My great grandparents Francis Leonard Thornton and Margaret Nixon Thornton

Another 2nd great-grandfather, Neil Paul, came to Canada before 1837 and was considered an original settler in Nottawasaga, Ontario. A large number of Natives of the Isle of Islay emigrated together. Despite reforms and improvements made by the ruling Laird in the late 1700's, increasing numbers of inhabitants were leaving for North America. These families left a life of hardship, but faced much more on the long, arduous journey. They did however escape before the Potato Famine struck in the 1840's and which was then followed by massive, heartless land clearances. The Islay families settled here in groups allowing for support, community and the ability to speak and worship as they wished. The 1861 Canada census shows that Neil was farming a variety of crops with good yield, living in a frame home and speaking Gaelic. He donated a portion of one of his fields so that a cemetery could be established, with the proviso that he was buried on the boundary line to his property. 

Neil's monument in East Nottawasaga Presbyterian Cemetery, with what was his property showing behind it.

My great grandmother Flora McEachern, was also born in Islay, in a home that would have looked like this one in Conisby where her father was born. I believe Flora and her family arrived in Grey County, Ontario sometime in the 1860's, judging by census records. This is almost 200 years after Vincent Croteau, making them fairly recent immigrants. They clearly did not escape the desperation of the potato famine, but managed in some way to survive it. I wonder now if my grandma learned to speak Gaelic at her mother's knee and why it is that she did not have a Scottish burr to her speech. I wish I could ask her.

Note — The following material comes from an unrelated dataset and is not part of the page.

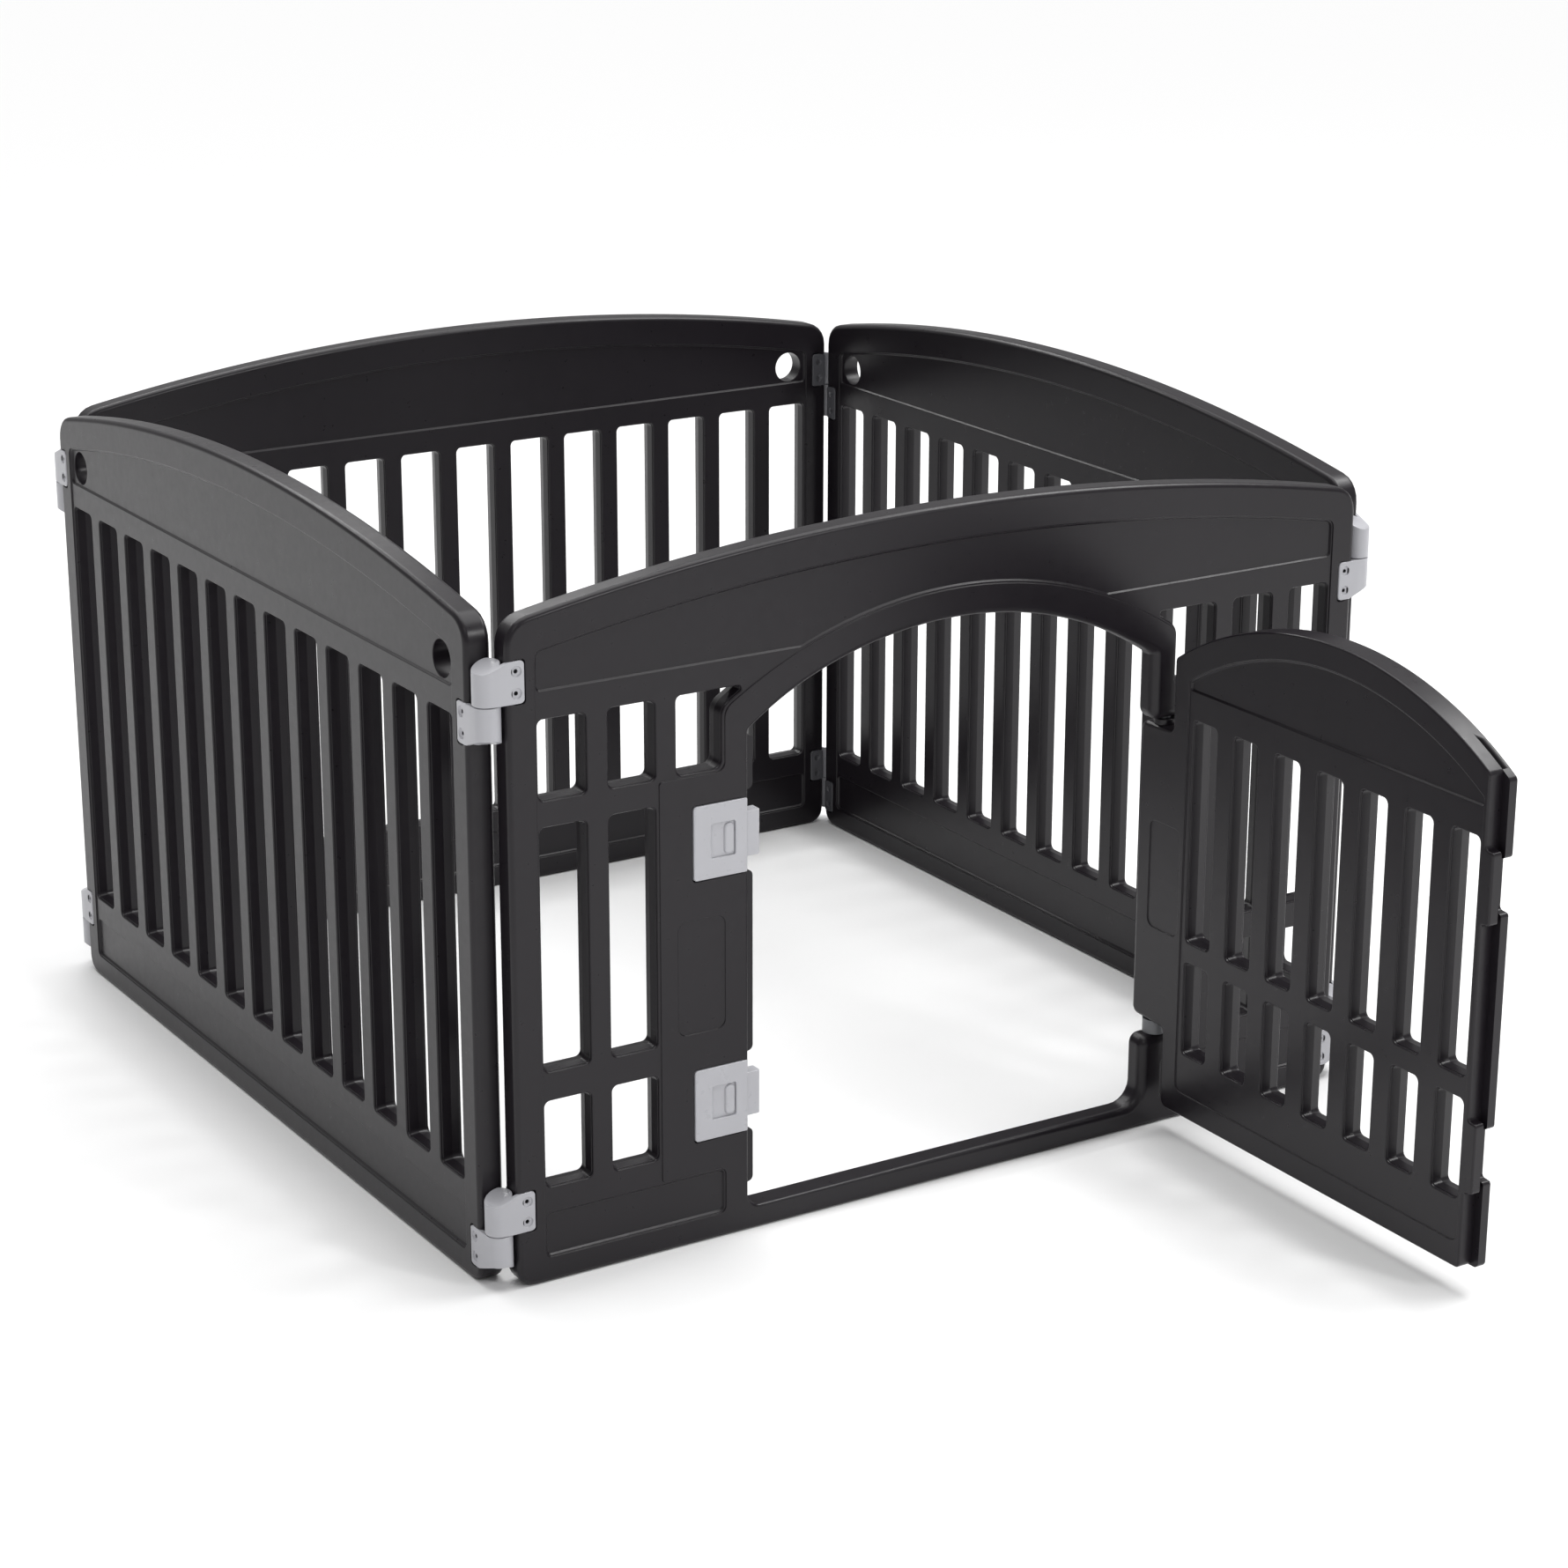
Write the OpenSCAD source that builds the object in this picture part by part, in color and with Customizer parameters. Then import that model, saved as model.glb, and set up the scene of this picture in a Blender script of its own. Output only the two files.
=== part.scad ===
// Four-panel folding pet playpen with an arched door.
// Millimetres, +Z up. The origin is the middle of the front panel's bottom face, X runs along
// the front panel and +Y points into the pen. The pen stands square, with the door open.

/* [Pen] */
// Distance between the outer faces of two opposite panels
pen_size = 900; // [800:10:1100]
// Thickness of a panel
panel_t = 23; // [20:0.5:26]
// Height of a panel at the middle of its arched top
crown_h = 607; // [580:1:660]
// Rise of the arched top between a corner and the middle
crown_rise = 37; // [20:1:60]
// Gap between a hinge axis and the end of the panel
end_gap = 12; // [12:0.1:14]

/* [Grille] */
// Number of openings in a plain panel
slot_count = 13; // [9:2:17]
// Width of an opening
slot_w = 44; // [30:1:50]
// Height of the lower edge of the openings
slot_bottom = 84; // [70:1:100]
// Height of the upper edge of the openings
slot_top = 483.6; // [460:0.2:490]
// Width of the plain border beside the openings
border_w = 27; // [24:1:30]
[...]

'Natives of Islay, Argyllshire, Scotland' - Many Scots, like my great great grandfather, Neil McEachern, had this engraved on their gravestone connecting them to their homeland even in death. 

As I return to my husband's family, the connection is not to France, but to Britain, via the British colonies established in the United States. Lynn's 3rd great-grandmother, Maribah Barlett married into the Bryant family, Lynn's maternal line. While I have not yet been able to trace that line back to Britain, but Lynn's 8th great grandfather, Richard Bartlett came from Stopham, Sussex, England to Newbury, Massachusetts in 1635, making him the first documented British immigrant to the colonies. 
This brings Richard to the New World several years before Vincent Croteau was born, making him our earliest immigrant ancestor, quite astonishing really when you consider that is nearly 600 years ago. Whilst Andrew Bryant and Maribah Bartlett Bryant remained in New England, their son Christopher, born in Enfield, NH in 1775, brought his family to Canada by 1825 establishing a Canadian branch of the Bryants. He is buried in a small, rather hidden, family cemetery in Austin, Quebec.


Many of Christopher's descendants remain to this day in the Eastern Townships.  The draw of work in the mills and factories south of the border in Maine, especially, drew English and French-Canadians alike and many of those families never returned to Canada. This is an age-old reason for emigration.

We are made up of so many stories; so many we will never hear, about people to whom we are related but will never know except as a name and a set of dates. Our DNA will confirm those places of origin and what mixture of them we represent. It may be the only way we can acknowledge all of those lives that contributed to ours. It makes me wonder what those drops of Viking or Celtic blood contribute to me, to my appearance, temperament or abilities. I wonder what brought my ancestors to this particular country and realize that my story could have been so very different. All because my ancestors immigrated and hoped for a better future.